Homeland Security spokesperson Tricia McLaughlin rejected the notion that the administration was unprepared for the deluge of immigration cases now flooding the courts. And she blamed judges for stoking the increase.

“The Trump administration is more than prepared to handle the legal caseload necessary to deliver President Trump’s deportation agenda for the American people,” McLaughlin said. “It should come as no surprise that more habeas petitions are being filed by illegal aliens — especially after many activist judges have attempted to thwart President Trump from fulfilling the American people's mandate for mass deportations.”

A Justice Department spokesperson similarly attacked “rogue judges” for stoking the rise in detention cases and said without their rulings there would be no “concern over DHS following orders.”
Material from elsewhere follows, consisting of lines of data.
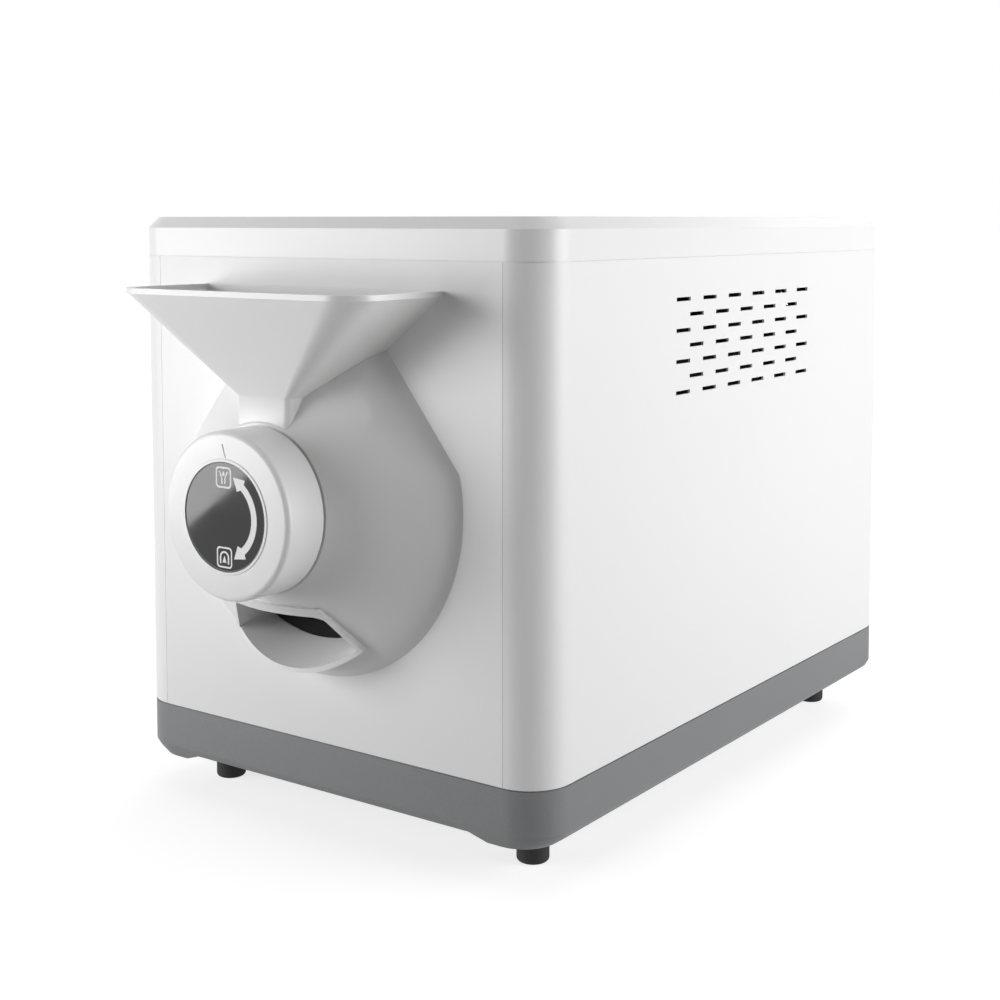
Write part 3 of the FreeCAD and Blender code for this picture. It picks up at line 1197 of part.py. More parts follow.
def power_rocker():
    """Rocker cap with a shallow V front, drawn tilted to its off position."""
    width = SWITCH_WIDTH - 2 * SWITCH_WALL - 2 * MOVING_GAP
    reach = SWITCH_TALL / 2 - SWITCH_WALL - MOVING_GAP
    pivot_y = BACK - ROCKER_PIVOT_DEPTH
    left = INLET_X - width / 2
    cap = Part.makeCylinder(reach, width, V(left, pivot_y, SWITCH_Z), V(1, 0, 0))
    outline = [
        (-ROCKER_BACK, -reach), (ROCKER_CREST + ROCKER_RISE, -reach), (ROCKER_CREST, 0),
        (ROCKER_CREST + ROCKER_RISE, reach), (-ROCKER_BACK, reach),
    ]
    points = [V(left, pivot_y + y, SWITCH_Z + z) for y, z in outline]
    keep = Part.Face(Part.makePolygon(points + points[:1])).extrude(V(width, 0, 0))
    cap = cap.common(keep)
    cap.rotate(V(0, pivot_y, SWITCH_Z), V(1, 0, 0), -ROCKER_TILT)
    return cap


# ---- Top controls ----
def deck_wire(inset, z):
    half_x = DECK_WIDTH / 2 - inset
    half_y = DECK_DEPTH / 2 - inset
    radius = DECK_CORNER - inset
    return rounded_wire(-half_x, half_x, DECK_Y - half_y, DECK_Y + half_y, z, radius, radius)


def display_block(inset, z0, z1):
    half_x = DISPLAY_WIDTH / 2 - inset
    half_y = DISPLAY_DEPTH / 2 - inset
    return box(-half_x, half_x, DISPLAY_Y - half_y, DISPLAY_Y + half_y, z0, z1)


def control_overlay():
    """Thin plate in the deck's recess, with holes for the buttons and a window for the display."""
    floor = TOP_Z - DECK_RECESS
    plate = prism(deck_wire(DECK_CLEARANCE, floor), DECK_RECESS - OVERLAY_DROP)
    holes = [rod_z(BUTTON_RADIUS + MOVING_GAP, floor, TOP_Z, x, BUTTON_Y) for x in BUTTON_XS]
    return plate.cut(holes + [display_block(0, floor, TOP_Z)])


def display_window():
    floor = TOP_Z - DECK_RECESS
    return display_block(SEAT_GAP, floor, TOP_Z - OVERLAY_DROP)


def push_button(x):
    """Cap whose top is level with the cover, a flange that keeps it in, and a stem onto its key."""
    under = BUTTON_UNDER
    cap = rod_z(BUTTON_RADIUS, under - BUTTON_FLANGE, TOP_Z, x, BUTTON_Y)
    rim = [e for e in cap.Edges if min(v.Z for v in e.Vertexes) > TOP_Z - BUTTON_EDGE]
    cap = cap.makeFillet(BUTTON_EDGE, rim)
    flange = rod_z(BUTTON_RADIUS + BUTTON_SHOULDER, under - BUTTON_FLANGE, under, x, BUTTON_Y)
    stem = rod_z(STEM_RADIUS, STEM_END, under - BUTTON_FLANGE, x, BUTTON_Y)
    return fuse([cap, flange, stem])


def board_post_places():
    x = DECK_WIDTH / 2 - BOARD_SCREW_INSET_X
    y = BOARD_DEPTH / 2 - BOARD_SCREW_INSET_Y
    return [(sx * x, DECK_Y + sy * y) for sx in (-1, 1) for sy in (-1, 1)]


def control_board():
    board = box(-DECK_WIDTH / 2, DECK_WIDTH / 2, DECK_Y - BOARD_DEPTH / 2, DECK_Y + BOARD_DEPTH / 2,
                BOARD_Z, BOARD_Z + BOARD_THICKNESS)
    return board.cut([screw_hole(x, y, BOARD_Z, V(0, 0, 1)) for x, y in board_post_places()])


def board_screws():
    length = SCREW_LENGTH - SCREW_TIP_GAP
    return Part.makeCompound([screw(x, y, BOARD_Z, V(0, 0, 1), length) for x, y in board_post_places()])


def board_keys():
    """Small key switches on the board, one under each button's stem."""
    top = STEM_END - BUTTON_TRAVEL - MOVING_GAP
    half = KEY_SIZE / 2
    keys = []
    for x in BUTTON_XS:
        body = box(x - half, x + half, BUTTON_Y - half, BUTTON_Y + half, BOARD_Z + BOARD_THICKNESS, top - KEY_TIP)
        keys.append(fuse([body, rod_z(KEY_TIP_RADIUS, top - KEY_TIP, top, x, BUTTON_Y)]))
    return Part.makeCompound(keys)


# ---- Power board, on the base tray's stands behind the rear plate ----
def stand_places():
    x = POWER_BOARD_WIDTH / 2 - STAND_INSET
    y = POWER_BOARD_DEPTH / 2 - STAND_INSET
    return [(POWER_BOARD_X + sx * x, POWER_BOARD_Y + sy * y) for sx in (-1, 1) for sy in (-1, 1)]


def power_board():
    """Mains board with a relay and a finned heat sink."""
    top = STAND_TOP + BOARD_THICKNESS
    half_x = POWER_BOARD_WIDTH / 2
    half_y = POWER_BOARD_DEPTH / 2
    left, right = POWER_BOARD_X - half_x, POWER_BOARD_X + half_x
    y = POWER_BOARD_Y
    board = box(left, right, y - half_y, y + half_y, STAND_TOP, top)
    relay_x = left + RELAY_INSET
    relay = box(relay_x, relay_x + RELAY_WIDTH, y - RELAY_DEPTH / 2, y + RELAY_DEPTH / 2, top, top + RELAY_HEIGHT)
    sink_x, sink_y = right - RELAY_INSET - SINK_WIDTH, y - SINK_DEPTH / 2
    root = box(sink_x, sink_x + SINK_WIDTH, sink_y, sink_y + SINK_DEPTH, top, top + SINK_ROOT)
    pitch = (SINK_DEPTH - FIN_THICKNESS) / (FIN_COUNT - 1)
    fins = [box(sink_x, sink_x + SINK_WIDTH, fin_y, fin_y + FIN_THICKNESS, top, top + SINK_HEIGHT)
            for fin_y in (sink_y + index * pitch for index in range(FIN_COUNT))]
    holes = [screw_hole(hx, hy, top, V(0, 0, -1)) for hx, hy in stand_places()]
    return fuse([board, relay, root] + fins).cut(holes)


def frame_screws():
    length = PLATE + BASE_WALL - SCREW_TIP_GAP
    made = [screw(x, y, FLOOR_Z + PLATE, V(0, 0, -1), length) for x, y in frame_screw_places()]
    made += [screw(x, y, STAND_TOP + BOARD_THICKNESS, V(0, 0, -1), SCREW_LENGTH - SCREW_TIP_GAP) for x, y in stand_places()]
    return Part.makeCompound(made)


def parts():
    """Every sub-part by its node's name."""
    right = right_side_panel()
    made = {
        "base_tray": base_tray(), "feet": feet(), "foot_screws": foot_screws(),
        "right_side_panel": right, "left_side_panel": mirrored_x(right), "front_panel": front_panel(),
        "rear_panel": rear_panel(), "top_cover": top_cover(), "rear_screws": rear_screws(),
        "nose_housing": nose_housing(), "discharge_chute": discharge_chute(), "feed_hopper": feed_hopper(),
        "front_screws": screws_behind_front_panel(),
        "dial_ring": dial_ring(), "dial_face": dial_face(), "dial_spindle": dial_spindle(),
        "front_spider": front_spider(), "diverter_scoop": diverter_scoop(), "dial_screws": dial_screws(),
        "front_frame_plate": front_frame_plate(), "rear_frame_plate": rear_frame_plate(), "frame_screws": frame_screws(),
        "front_bearing_ring": front_bearing_ring(), "rear_bearing": rear_bearing(),
        "roasting_drum": roasting_drum(), "drum_vanes": drum_vanes(), "drum_hub": drum_hub(), "drum_shaft": drum_shaft(),
        "chamber_shell": chamber_shell(), "insulation_blanket": insulation_blanket(),
        "heater_rods": heater_rods(), "heater_bushes": heater_bushes(), "temperature_probe": temperature_probe(),
        "shaft_coupling": shaft_coupling(), "gearmotor_shaft": gearmotor_shaft(), "gearmotor": gearmotor(),
        "motor_plate": motor_plate(), "motor_posts": motor_posts(), "motor_screws": motor_screws(),
        "fan_frame": fan_frame(), "fan_rotor": fan_rotor(),
        "power_inlet": power_inlet(), "inlet_pins": inlet_pins(), "switch_frame": switch_frame(),
        "power_rocker": power_rocker(),
        "control_overlay": control_overlay(), "display_window": display_window(),
        "control_board": control_board(), "board_keys": board_keys(), "board_screws": board_screws(),
        "power_board": power_board(),
    }
    for name, x in zip(BUTTON_NAMES, BUTTON_XS):
        made[name] = push_button(x)
    return made


def main():
    os.makedirs("parts", exist_ok=True)
    for name, shape in parts().items():
        shape.exportStep("parts/" + name + ".step")
        size = shape.BoundBox
        print(f"{name:20s} solids {len(shape.Solids)} valid {shape.isValid()} volume {shape.Volume:10.1f}"
              f" x {size.XMin:.1f}..{size.XMax:.1f} y {size.YMin:.1f}..{size.YMax:.1f} z {size.ZMin:.1f}..{size.ZMax:.1f}")


main()
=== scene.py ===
import json
import math

import bmesh
import bpy
from mathutils import Matrix, Quaternion, Vector
from mathutils.bvhtree import BVHTree

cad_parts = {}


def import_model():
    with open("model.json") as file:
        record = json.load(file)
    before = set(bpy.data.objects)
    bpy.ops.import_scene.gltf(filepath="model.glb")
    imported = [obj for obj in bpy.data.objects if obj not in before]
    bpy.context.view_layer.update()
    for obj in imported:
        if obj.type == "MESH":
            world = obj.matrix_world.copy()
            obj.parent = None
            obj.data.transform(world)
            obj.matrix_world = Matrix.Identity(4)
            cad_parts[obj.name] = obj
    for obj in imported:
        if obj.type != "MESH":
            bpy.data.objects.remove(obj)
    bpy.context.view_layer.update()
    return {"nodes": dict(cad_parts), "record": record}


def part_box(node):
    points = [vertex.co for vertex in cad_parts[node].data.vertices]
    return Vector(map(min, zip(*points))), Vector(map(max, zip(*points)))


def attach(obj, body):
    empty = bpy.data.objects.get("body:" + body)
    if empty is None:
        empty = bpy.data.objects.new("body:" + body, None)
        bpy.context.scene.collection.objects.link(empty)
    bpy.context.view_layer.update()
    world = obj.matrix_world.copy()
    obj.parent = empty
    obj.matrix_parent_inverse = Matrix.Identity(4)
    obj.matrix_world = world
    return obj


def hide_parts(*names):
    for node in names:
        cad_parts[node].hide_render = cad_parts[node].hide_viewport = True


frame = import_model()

NODES = frame["nodes"]
MM = 0.001

# ---- Places taken over from the solids ----
AXIS_Z = (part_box("drum_shaft")[0][2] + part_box("drum_shaft")[1][2]) / 2
FACE_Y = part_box("dial_face")[0][1]


# ---- Node trees ----
def socket(node, name, value):
    node.inputs[name].default_value = value


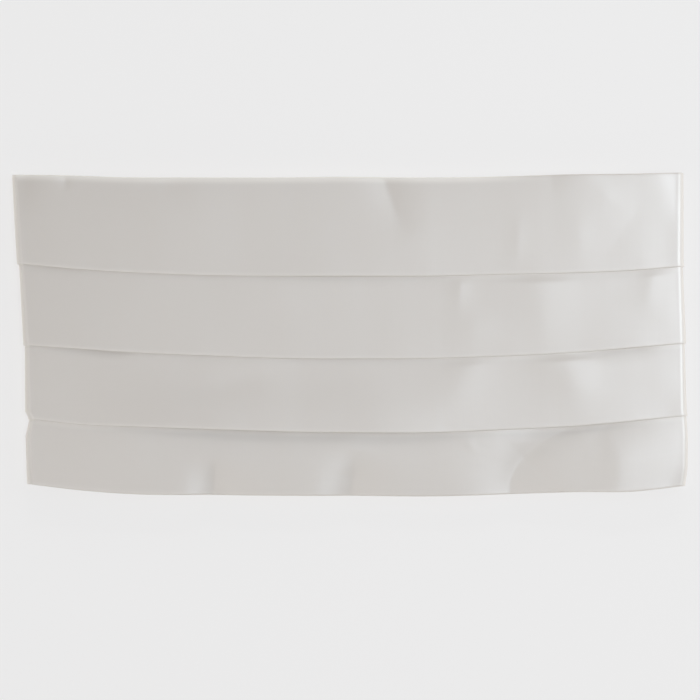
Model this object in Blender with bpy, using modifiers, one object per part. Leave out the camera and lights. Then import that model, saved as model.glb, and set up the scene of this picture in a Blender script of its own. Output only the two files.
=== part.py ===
"""Cummerbund in off-white satin, lying face up with its two wings folded in behind.

Units are metres with +Z up. +X is the wearer's left along the waist, +Y points to the
upper edge, and the origin is under the middle of the garment on the surface it lies on.
Each pleat is a strip of cloth whose lower edge is folded back under itself. It runs
across the front, round both side folds and a short way underneath, where it meets the
wings. The strips overlap like roof tiles, each over the upper edge of the next.
"""

import math

import bmesh
import bpy
import numpy as np

MM = 0.001

# The cloth, in millimetres.
WALL = 1.0
GAP = 0.3
LAYER = WALL + GAP
PLEAT_DEPTH = 10.0  # how far a folded edge reaches back under its own pleat
PANEL = 3 * WALL + 2 * GAP  # thickness where a folded edge lies on the next pleat
RISE_SHARES = (0.35, 0.7)  # places where a pleat climbs from under the one above it
EDGE_TURN_STEPS = 4

# The side folds.
FOLD_INSIDE = 1.2  # inner radius of the fold
UNDER_REACH = 18.0  # how far the pleats run on underneath
WING_TAPER = 0.002  # share of its height that a wing loses for each millimetre of length
TURN_CENTRE = PANEL + FOLD_INSIDE  # height of the side folds' axis
FRONT_BASE = PANEL + 2 * FOLD_INSIDE  # height of the front's inner face at the side folds

# The front lies over three layers in the middle, and droops where the wings are set back.
MIDDLE_RISE = 0.7
DROOP = 1.6
DROOP_FROM = 46.0
DROOP_OVER = 18.0

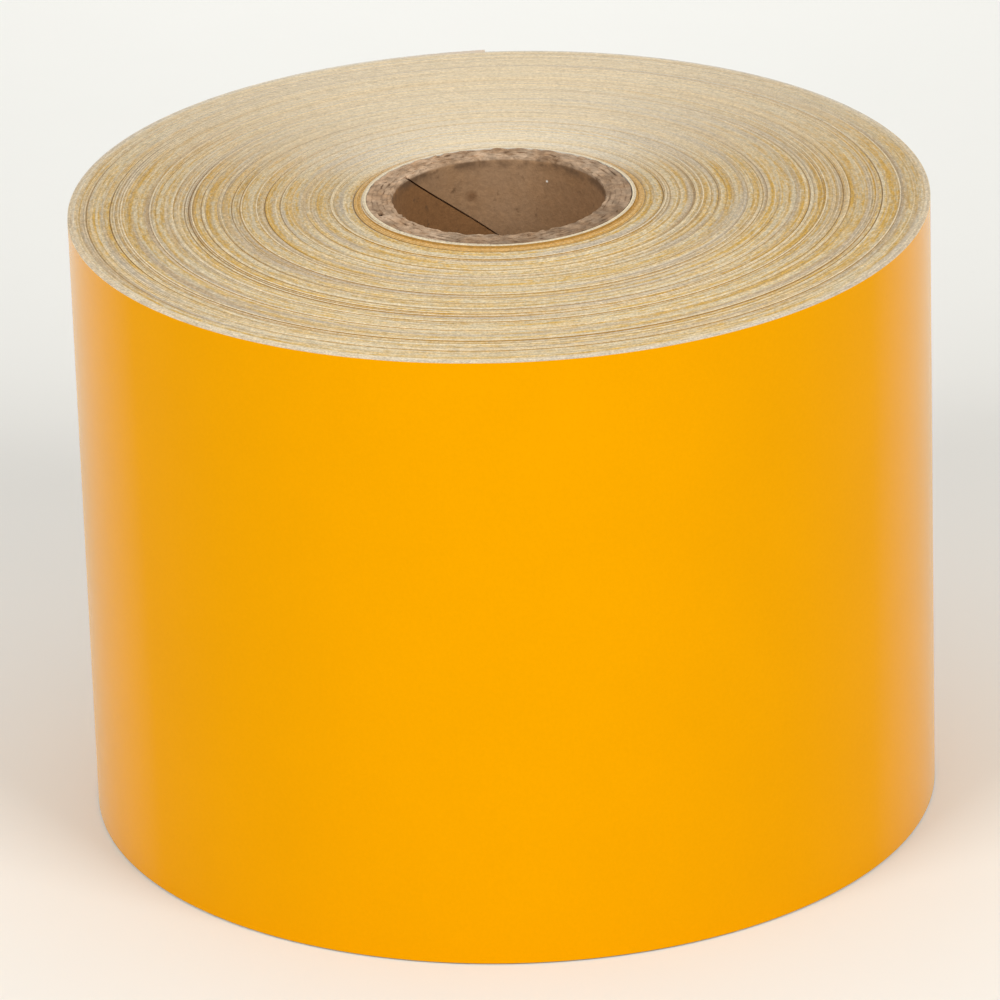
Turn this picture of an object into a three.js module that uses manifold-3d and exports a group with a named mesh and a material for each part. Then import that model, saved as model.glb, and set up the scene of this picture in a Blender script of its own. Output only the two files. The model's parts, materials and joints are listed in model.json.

But the Minnesota U.S. attorney’s office has acknowledged its increasing strain in court.

“The Civil Division of the U.S. Attorney’s Office in this district has been utterly overwhelmed by the number of recent habeas petitions in Minnesota, during a time when the Office is short staffed,” prosecutors told U.S. District Judge Susan Nelson after missing a court-ordered deadline this week.

‘I’m going to walk out'

Le is a novice prosecutor who was only assigned to Minneapolis last month. She is already listed as government counsel on more than 80 habeas corpus petitions filed by immigrants. She told U.S. District Judge Jerry Blackwell at a hearing Tuesday she was so overwhelmed that she already attempted to quit.

“I did put in my resignation from the job too, but they couldn't find a replacement,” she said, according to the court transcript.

Le said getting ICE to comply with court orders — or even to respond to her inquiries — was like “pulling teeth.” She said she’d stressed to ICE officials the importance of obeying the orders, often emailing officials in 24-point font and threatening to “put their names” in legal filings.

“So I gave them a specific time … to get it done. If they don't, then by all mean, I'm going to walk out,” Le said.

Blackwell said during the hearing that he had repeatedly heard that failures to comply with court orders often came after DOJ lawyers reached out to their ICE counterparts and got no response.

“The answer cannot be that ‘We called ICE’ and then a shoulder shrug,” the Biden-appointed judge said.

Le, 47, who was born in Vietnam and immigrated to the U.S. in 1993, also indicated she was troubled by allegations that at least some ICE detentions have been driven by racial profiling.

“I am not white, as you can see. And my family's at risk as any other people that might get picked up too, so I share the same concern, and I took that concern to heart,” she said.

A pattern of defiance

Similar issues have cropped up for weeks in the form of missed deadlines, dropped or glitchy attachments to crucial court filings, conflicting or incomplete information —and even lost detainees.

In one recent case, ICE arrested a man with no criminal record who was residing legally in Minnesota on a rare “T” visa, meant for victims of a severe form of human trafficking or who aided law enforcement in a trafficking investigation. A day after a magistrate judge inquired about the case, the Justice Department said it should be dismissed because the man had been released. Four days later, however, DOJ sent a cryptic filing misidentifying the man as “she” and suggesting he had been relocated to a detention facility in El Paso.

DOJ then blew off the deadline to clarify what had occurred, leading the judge to conclude that “ICE transferred Petitioner from Minnesota to Texas without notice and indeed, from this record it appears that even [DOJ] may not have known about the transfer.”

Minnesota’s chief federal judge, Patrick Schiltz, briefly threatened to hold acting ICE director Todd Lyons in contempt, but backed off after DHS released a man who had been unlawfully held more than a week after Schiltz had ordered him to be freed. Schiltz was careful to praise the Minnesota federal prosecutor’s office, placing the blame on their national leadership for failing to provide them with the resources to comply with the court.

DHS officials in Washington mocked Schiltz for rescinding his contempt threat and called the George W. Bush-appointed judge an “activist.” The department has similarly attacked other federal judges who have ruled against it — including a Trump appointee.

Notably, however, the White House announced Wednesday it would be pulling 700 of its roughly 3,000 federal agents from the Twin Cities, potentially easing the pressure on the courts, prosecutors and ICE by slowing the number of arrests and detentions.

Searching for accountability

“My goal in any of this is not to threaten you or anyone. What we really want is simply compliance, because on the other side of this is somebody who should not have been arrested in some instances in the first place who is being haled in jail or put in shackles for days, if not a week-plus, after they've been ordered released,” Blackwell said to Le at Tuesday’s hearing.

He stressed that the whole executive branch must follow judges’ orders, and that officials from every relevant agency have to answer for noncompliance. “If there's a problem in the restaurant, I don't intend to go in the kitchen to try to figure out who makes the bread,” he said.

Ana Voss, the chief of the civil division in the Minnesota U.S. attorney’s office, appeared in court with Le and sought to explain her office’s efforts to handle the infusion of immigration cases. She agreed that the “entirety” of the executive branch is responsible for the failures. But when pressed, she spoke specifically about problems coordinating with the local ICE field office, blaming a “lack of training and communication” for the recurring issues.

As he addressed Le and Voss, Blackwell said he was sure Voss had never in her career had to account for the Justice Department’s noncompliance with court orders.

“When have you ever seen anything like it?” he asked.

Voss replied, “I have not in my career, your honor.”